In a previous Inman article, broker-owner Nicole Solari stressed the importance of understanding state real estate agent disclosure laws and the legal duty agents have to their clients.

“As Realtors, we have all promised to abide by a detailed Code of Ethics that sets a stringent standard of behavior for ‘fair and honest dealing’ with all parties in a transaction,” Solari wrote in her October 2018 article. “Following the Code of Ethics religiously — backed up by a good E&O policy — is one of the best ways to avoid winding up on the losing end of a costly lawsuit.”

Solari suggested taking refresher courses on disclosure laws, explained the tactic of “under-promising and over-delivering” in order to avoid the appearance of a conflict of interest, urged agents to always disclose dual agency and variable commission arrangements, and detailed how to protect client data.

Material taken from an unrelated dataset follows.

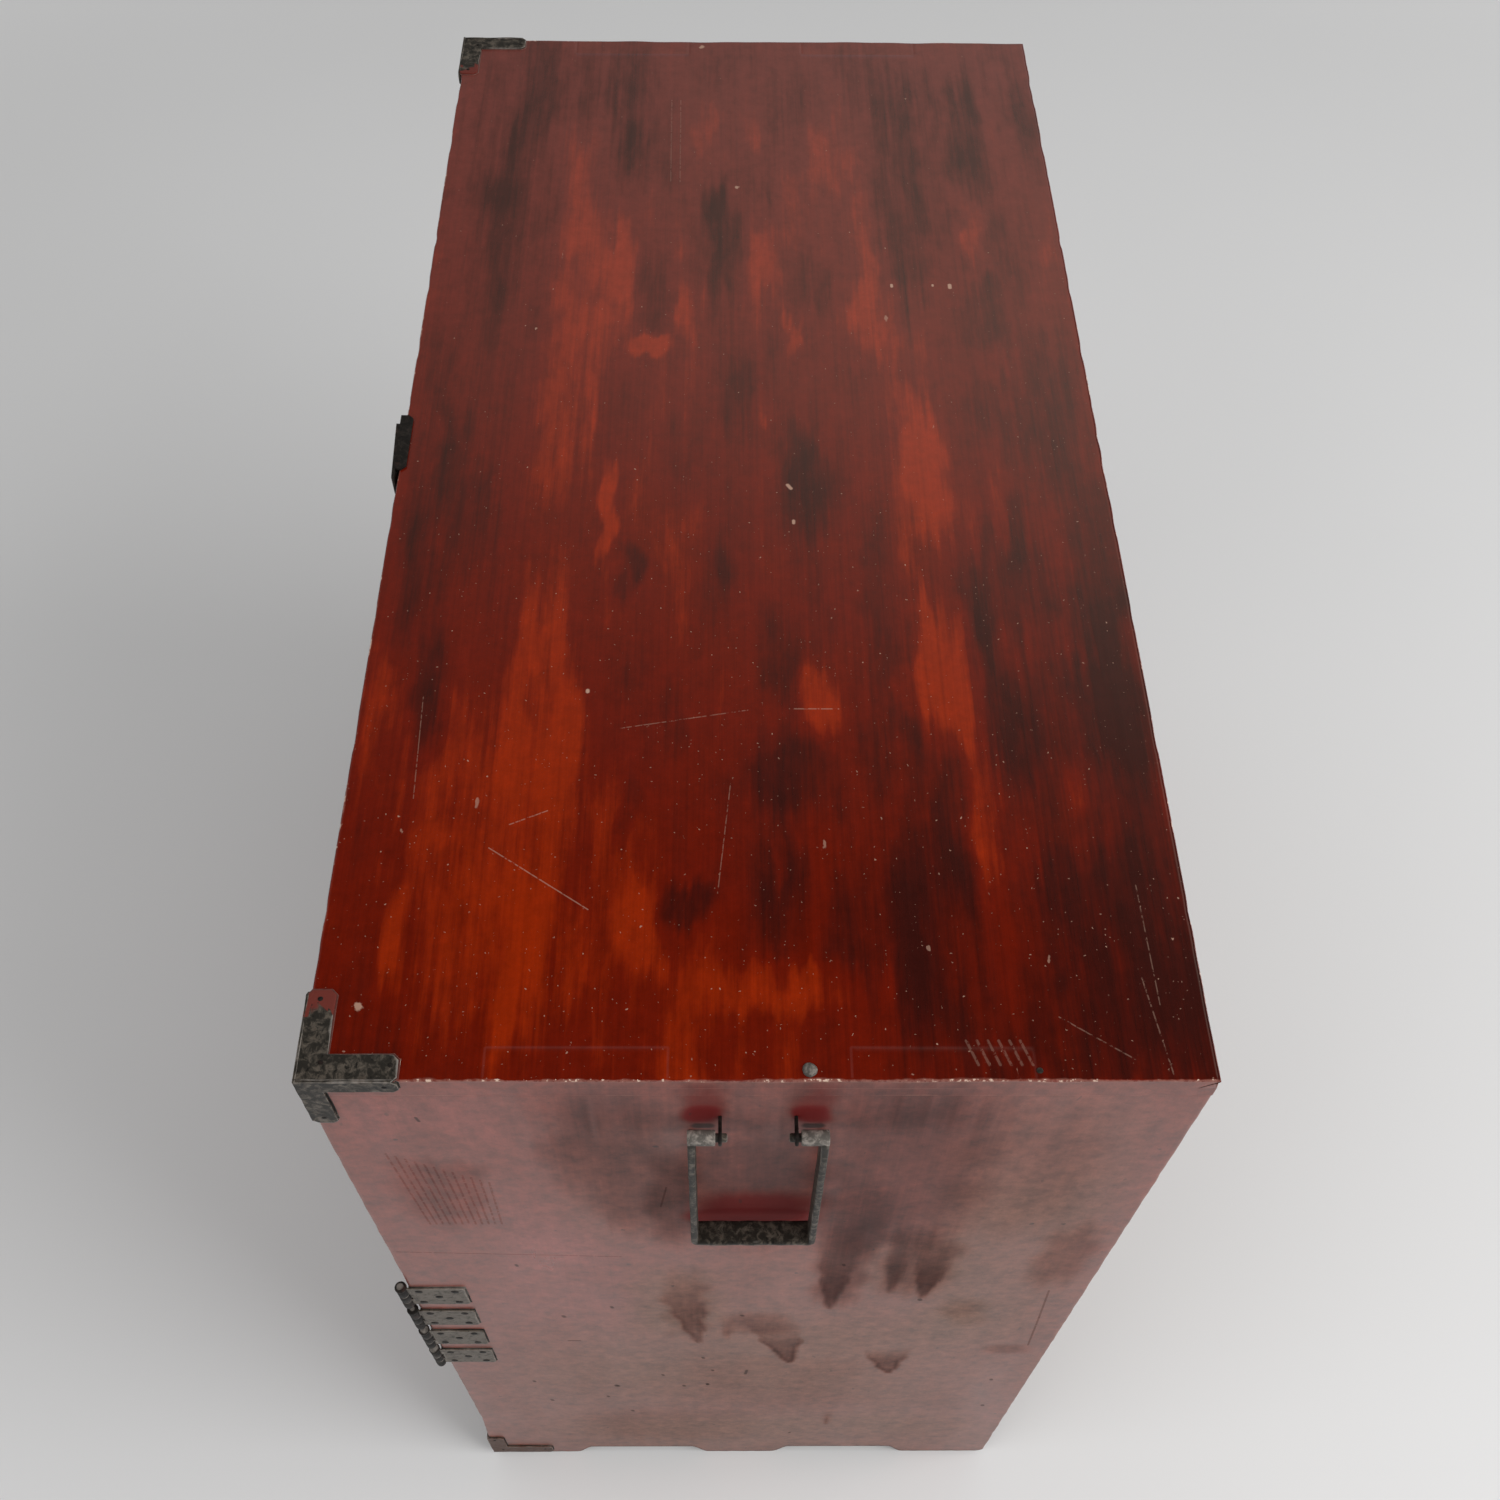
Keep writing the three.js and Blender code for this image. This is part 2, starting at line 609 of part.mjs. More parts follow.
// A drop handle on a drawer: a plate with both eyes forged on it, and the bail.
function pull(label, x, z) {
  const half = PULL_BAIL_WIDTH / 2 + PULL_PLATE_MARGIN;
  const rise = PULL_PLATE_HEIGHT / 2;
  const plate = outline([
    [-half, -rise + PULL_PLATE_CHAMFER],
    [-half + PULL_PLATE_CHAMFER, -rise],
    [half - PULL_PLATE_CHAMFER, -rise],
    [half, -rise + PULL_PLATE_CHAMFER],
    [half, rise - PULL_PLATE_CHAMFER],
    [half - PULL_PLATE_CHAMFER, rise],
    [-half + PULL_PLATE_CHAMFER, rise],
    [-half, rise - PULL_PLATE_CHAMFER],
  ]);
  const seat = PULL_PIVOT_STANDOFF;
  const backing = joined(
    sweptBack(plate, seat - SEAT_GAP, seat - SEAT_GAP + IRON_PLATE),
    eyeGeometry(PULL_HANDLE, -1),
    eyeGeometry(PULL_HANDLE, 1),
  );
  const handle = new THREE.Group();
  handle.position.set(x, PULL_PIVOT, z);
  handle.add(
    piece(`${label}_plate`, backing, wroughtIron),
    piece(`${label}_bail`, bailGeometry(PULL_HANDLE), wroughtIron),
  );
  return handle;
}

// The boards of a drawer that fills an opening of the case front.
function drawerSpans(opening) {
  const [x0, x1] = [opening.left + DRAWER_SIDE_GAP, opening.right - DRAWER_SIDE_GAP];
  const base = opening.bottom + DRAWER_SEAT_GAP;
  const frontTop = opening.top - DRAWER_TOP_GAP;
  const behind = DRAWER_FACE + DRAWER_FRONT_BOARD + GLUE_LINE;
  const end = BACK_FRONT - DRAWER_REAR_GAP;
  const wallTop = frontTop - DRAWER_SIDE_DROP;
  const floorBase = base + DRAWER_FLOOR_LIFT;
  const floorTop = floorBase + DRAWER_FLOOR_BOARD;
  return {
    front: [
      [x0, x1],
      [DRAWER_FACE, DRAWER_FACE + DRAWER_FRONT_BOARD],
      [base, frontTop],
    ],
    left_side: [
      [x0, x0 + DRAWER_SIDE_BOARD],
      [behind, end],
      [base, wallTop],
    ],
    right_side: [
      [x1 - DRAWER_SIDE_BOARD, x1],
      [behind, end],
      [base, wallTop],
    ],
    back: [
      [x0 + DRAWER_SIDE_BOARD + GLUE_LINE, x1 - DRAWER_SIDE_BOARD - GLUE_LINE],
      [end - DRAWER_BACK_BOARD, end],
      [floorTop + GLUE_LINE, wallTop],
    ],
    floor: [
      [x0 + DRAWER_SIDE_BOARD + GLUE_LINE, x1 - DRAWER_SIDE_BOARD - GLUE_LINE],
      [behind, end],
      [floorBase, floorTop],
    ],
  };
}

// Two sides, a back and a floor in one tray, for the small drawers.
function trayGeometry(spans) {
  const [leftX] = spans.left_side;
  const [rightX] = spans.right_side;
  const across = [leftX[1] - GLUE_LINE, rightX[0] + GLUE_LINE];
  const [, backY, backZ] = spans.back;
  const [, floorY, floorZ] = spans.floor;
  return joined(
    block(...spans.left_side),
    block(...spans.right_side),
    block(across, backY, [floorZ[0], backZ[1]]),
    block(across, floorY, floorZ),
  );
}

// A drawer front with the pocket that its bolt slides in.
function lockedFront(span) {
  const half = BOLT_WIDTH / 2 + BOLT_CLEARANCE;
  const thick = BOLT_THICKNESS / 2 + BOLT_CLEARANCE;
  const middle = DRAWER_FACE + DRAWER_FRONT_BOARD / 2;
  const top = span[2][1];
  const pocket = block(
    [LOCK_CENTRE - half, LOCK_CENTRE + half],
    [middle - thick, middle + thick],
    [top - BOLT_LENGTH - BOLT_CLEARANCE, top + OVERRUN],
  );
  return cut(block(...span), pocket);
}

function keyhole(x, z) {
  const path = new THREE.Path();
  const half = KEYHOLE_SLOT_WIDTH / 2;
  const lean = Math.asin(Math.min(half / KEYHOLE_RADIUS, 1));
  path.absarc(x, z, KEYHOLE_RADIUS, lean - QUARTER_TURN, 3 * QUARTER_TURN - lean, false);
  path.lineTo(x - half, z - KEYHOLE_SLOT_DROP);
  path.lineTo(x + half, z - KEYHOLE_SLOT_DROP);
  return path;
}

// A plate with big round lower corners and a keyhole, drawn in (x, z).
function lockPlateShape(x, top, width, height) {
  const half = width / 2;
  const base = top - height;
  const shape = new THREE.Shape();
  shape.moveTo(x - half, top);
  shape.lineTo(x - half, base + LOCK_PLATE_CORNER);
  shape.absarc(x - half + LOCK_PLATE_CORNER, base + LOCK_PLATE_CORNER, LOCK_PLATE_CORNER, Math.PI, 3 * QUARTER_TURN);
  shape.absarc(x + half - LOCK_PLATE_CORNER, base + LOCK_PLATE_CORNER, LOCK_PLATE_CORNER, -QUARTER_TURN, 0);
  shape.lineTo(x + half, top);
  shape.holes.push(keyhole(x, top - height / 2));
  return shape;
}

function fullDrawer(label, opening, locked) {
  const drawer = new THREE.Group();
  const spans = drawerSpans(opening);
  const front = locked ? lockedFront(spans.front) : block(...spans.front);
  drawer.add(piece(`${label}_front`, front, lacquer));
  for (const part of ["left_side", "right_side", "back", "floor"])
    drawer.add(board(`${label}_${part}`, bareWood, ...spans[part]));
  const height = (opening.bottom + opening.top) / 2 + PULL_RISE;
  drawer.add(pull(`${label}_left_pull`, -PULL_SPACING / 2, height));
  drawer.add(pull(`${label}_right_pull`, PULL_SPACING / 2, height));
  if (locked) drawer.add(...drawerLock(label, spans.front[2][1]));
  return drawer;
}

function drawerLock(label, frontTop) {
  const shape = lockPlateShape(LOCK_CENTRE, frontTop - LOCK_PLATE_EDGE, LOCK_PLATE_WIDTH, LOCK_PLATE_HEIGHT);
  const seat = DRAWER_FACE - SEAT_GAP;
  const middle = DRAWER_FACE + DRAWER_FRONT_BOARD / 2;
  return [
    piece(`${label}_lock_plate`, sweptBack(shape, seat - IRON_PLATE, seat), wroughtIron),
    board(
      `${label}_bolt`,
      wroughtIron,
      [LOCK_CENTRE - BOLT_WIDTH / 2, LOCK_CENTRE + BOLT_WIDTH / 2],
      [middle - BOLT_THICKNESS / 2, middle + BOLT_THICKNESS / 2],
      [frontTop - BOLT_LENGTH, frontTop],
    ),
  ];
}

function smallDrawer(label, opening) {
  const drawer = new THREE.Group();
  const spans = drawerSpans(opening);
  drawer.add(
    piece(`${label}_front`, block(...spans.front), lacquer),
    piece(`${label}_tray`, trayGeometry(spans), bareWood),
    pull(`${label}_pull`, (opening.left + opening.right) / 2, (opening.bottom + opening.top) / 2 + PULL_RISE),
  );
  return drawer;
}

// The safe's door, with its lock. The hinges are fitted separately.
function safeDoor() {
  const left = SAFE_LEFT + DOOR_LOCK_GAP;
  const span = [
    [left, INNER_HALF_WIDTH - DOOR_HINGE_GAP],
    [FRONT, FRONT + DOOR_BOARD],
    [LOWER_SHELF_TOP + DOOR_EDGE_GAP, UPPER_SHELF_BOTTOM - DOOR_EDGE_GAP],
  ];
  const half = BOLT_WIDTH / 2 + BOLT_CLEARANCE;
  const thick = BOLT_THICKNESS / 2 + BOLT_CLEARANCE;
  const middle = FRONT + DOOR_BOARD / 2;
  const pocket = block(
    [left - OVERRUN, left + BOLT_LENGTH + BOLT_CLEARANCE],
    [middle - thick, middle + thick],
    [MIDDLE_ROW_CENTRE - half, MIDDLE_ROW_CENTRE + half],
  );
  const shape = lockPlateShape(
    left + LOCK_PLATE_EDGE + DOOR_LOCK_PLATE_WIDTH / 2,
    MIDDLE_ROW_CENTRE + DOOR_LOCK_PLATE_HEIGHT / 2,
    DOOR_LOCK_PLATE_WIDTH,
    DOOR_LOCK_PLATE_HEIGHT,
  );
  const door = new THREE.Group();
  door.add(
    piece("safe_door_board", cut(block(...span), pocket), lacquer),
    piece("safe_door_lock_plate", sweptBack(shape, FRONT - SEAT_GAP - IRON_PLATE, FRONT - SEAT_GAP), wroughtIron),
    board(
      "safe_door_bolt",
      wroughtIron,
      [left, left + BOLT_LENGTH],
      [middle - BOLT_THICKNESS / 2, middle + BOLT_THICKNESS / 2],
      [MIDDLE_ROW_CENTRE - BOLT_WIDTH / 2, MIDDLE_ROW_CENTRE + BOLT_WIDTH / 2],
    ),
  );
  return door;
}

// A leaf drawn as a plate whose far corners are chamfered: a runs away from the barrel.
function leafOutline(start, reach) {
  const rise = HINGE_LEAF_HEIGHT / 2;
  return [
    [start, -rise],
    [reach - HINGE_LEAF_CHAMFER, -rise],
    [reach, -rise + HINGE_LEAF_CHAMFER],
    [reach, rise - HINGE_LEAF_CHAMFER],
    [reach - HINGE_LEAF_CHAMFER, rise],
    [start, rise],
  ];
}

// Local frame: the pin is the Z axis, and the middle of the barrel is at z = 0.
// The case leaf runs back along the side board, and carries the outer knuckles and the pin.
function caseLeaf() {
  const half = HINGE_BARREL_HEIGHT / 2;
  const knuckle = HINGE_BARREL_HEIGHT / HINGE_KNUCKLES;
  const middle = knuckle / 2;
  const reach = HINGE_AXIS_STANDOFF + HINGE_LEAF_REACH;
  const shape = outline(leafOutline(0, reach));
  const plate = sweptAlong(shape, -HINGE_PLATE / 2, HINGE_PLATE / 2);
  const room = HINGE_BARREL_RADIUS + HINGE_TONGUE_GAP;
  const window = block([-room, room], [-room, room], [-middle, middle]);
  return joined(
    cut(plate, window),
    uprightBar(HINGE_BARREL_RADIUS, middle, half),
    uprightBar(HINGE_BARREL_RADIUS, -half, -middle),
    uprightBar(HINGE_PIN_RADIUS, -half, half),
    uprightBar(HINGE_CAP_RADIUS, half, half + HINGE_CAP_HEIGHT),
  );
}

// The door leaf: the middle knuckle, a tongue, and a plate that crosses to the door.
function doorLeaf() {
  const band = HINGE_BARREL_HEIGHT / HINGE_KNUCKLES / 2 - HINGE_KNUCKLE_GAP;
  const rear = HINGE_AXIS_STANDOFF - SEAT_GAP;
  const front = rear - HINGE_PLATE;
  const clear = HINGE_BARREL_RADIUS + HINGE_TONGUE_GAP;
  const shape = outline(leafOutline(clear, HINGE_DOOR_REACH).map(([a, b]) => [-a, b]));
  const tongue = block([-clear - HINGE_TONGUE_GAP, 0], [front, rear], [-band, band]);
  const sleeve = uprightBar(HINGE_BARREL_RADIUS, -band, band);
  const bore = uprightBar(HINGE_PIN_RADIUS + RUNNING_CLEARANCE, -HINGE_BARREL_HEIGHT, HINGE_BARREL_HEIGHT);
  return cut(joined(sweptBack(shape, front, rear), tongue, sleeve), bore);
}

function hinges() {
  const first = MIDDLE_ROW_CENTRE + ((HINGE_COUNT - 1) * HINGE_PITCH) / 2;
  return Array.from({ length: HINGE_COUNT }, (_, index) => {
    const hinge = new THREE.Group();
    hinge.position.set(HINGE_AXIS_X, HINGE_AXIS_Y, first - index * HINGE_PITCH);
    hinge.add(
      piece(`hinge_${index + 1}_case_leaf`, caseLeaf(), wroughtIron),
      piece(`hinge_${index + 1}_door_leaf`, doorLeaf(), wroughtIron),
    );
    return hinge;
  });
}

const chest = new THREE.Group();
chest.add(...caseBoards(), ...cornerIrons(), lockKeeper());
chest.add(endHandle("right", 1), endHandle("left", -1));
chest.add(
  fullDrawer(
    "top_drawer",
    { left: -INNER_HALF_WIDTH, right: INNER_HALF_WIDTH, bottom: UPPER_SHELF_TOP, top: INNER_TOP },
    true,
  ),
);
chest.add(
  smallDrawer("upper_small_drawer", {
    left: -INNER_HALF_WIDTH,
    right: PARTITION_LEFT,
    bottom: DIVIDER_BOTTOM + DIVIDER_BOARD,
    top: UPPER_SHELF_BOTTOM,
  }),
);
chest.add(
  smallDrawer("lower_small_drawer", {
    left: -INNER_HALF_WIDTH,
    right: PARTITION_LEFT,
    bottom: LOWER_SHELF_TOP,
    top: DIVIDER_BOTTOM,
  }),
);
chest.add(
  fullDrawer(
    "bottom_drawer",
    {
      left: -INNER_HALF_WIDTH,
      right: INNER_HALF_WIDTH,
      bottom: FLOOR_TOP,
      top: LOWER_SHELF_TOP - SHELF_BOARD,
    },
    false,
  ),
);
chest.add(safeDoor(), ...hinges());

// The origin is on the floor, under the middle of everything that the chest reaches.
chest.position.y = FRONT_REACH / 2;

export default chest;
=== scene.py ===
"""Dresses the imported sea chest: worn lacquer, beaten iron and bare wood around the frame's own places."""

import json
import logging
import math
from dataclasses import dataclass, replace
from enum import Enum

import bpy
import numpy as np
from bpy.types import Material, Node, NodeSocket, NodeTree, Object
from mathutils import Matrix, Vector


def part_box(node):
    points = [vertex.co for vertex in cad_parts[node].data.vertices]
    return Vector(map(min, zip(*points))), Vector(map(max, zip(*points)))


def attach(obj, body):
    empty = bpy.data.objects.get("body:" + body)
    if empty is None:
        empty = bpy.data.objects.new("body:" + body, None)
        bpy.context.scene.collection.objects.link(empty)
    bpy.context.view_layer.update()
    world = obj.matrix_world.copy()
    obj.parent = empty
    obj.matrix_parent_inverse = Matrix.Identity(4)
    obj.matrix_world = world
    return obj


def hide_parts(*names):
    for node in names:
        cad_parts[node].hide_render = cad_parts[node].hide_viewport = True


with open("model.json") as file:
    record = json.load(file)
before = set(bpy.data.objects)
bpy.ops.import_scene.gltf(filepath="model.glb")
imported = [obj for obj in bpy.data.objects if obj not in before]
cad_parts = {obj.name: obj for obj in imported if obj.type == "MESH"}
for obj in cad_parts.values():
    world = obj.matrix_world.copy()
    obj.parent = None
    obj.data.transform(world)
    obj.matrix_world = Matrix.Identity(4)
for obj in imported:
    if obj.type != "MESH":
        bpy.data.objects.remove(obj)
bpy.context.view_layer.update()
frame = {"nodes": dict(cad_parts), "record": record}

log = logging.getLogger("chest")

MM = 0.001
SMALL_DRAWERS = ("upper_small_drawer", "lower_small_drawer")
WIDE_PULLS = {drawer: (f"{drawer}_left", f"{drawer}_right") for drawer in ("top_drawer", "bottom_drawer")}
EDGE_REACH = 12.0
QUARTER_TURN = np.linspace(0, np.pi / 2, 4)
Points = np.ndarray
Spot = tuple[float, float]
Place = tuple[float, float, float]
Colour = tuple[float, float, float]
Value = float | tuple[float, ...] | NodeSocket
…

“Our clients place enormous trust in us, so they need to know we will unfailingly treat their financial interests as if they were our own and never put our own interest above our clients,” Solari added.

In an email to Inman, NAR revealed that although “time of disclosure” statistics have remained the same since the 2017 study Brobeck cited, 97 percent of buyers said “they were satisfied with their agent’s honesty and integrity” and 90 percent said “they were satisfied with their agent’s knowledge of the purchase process.”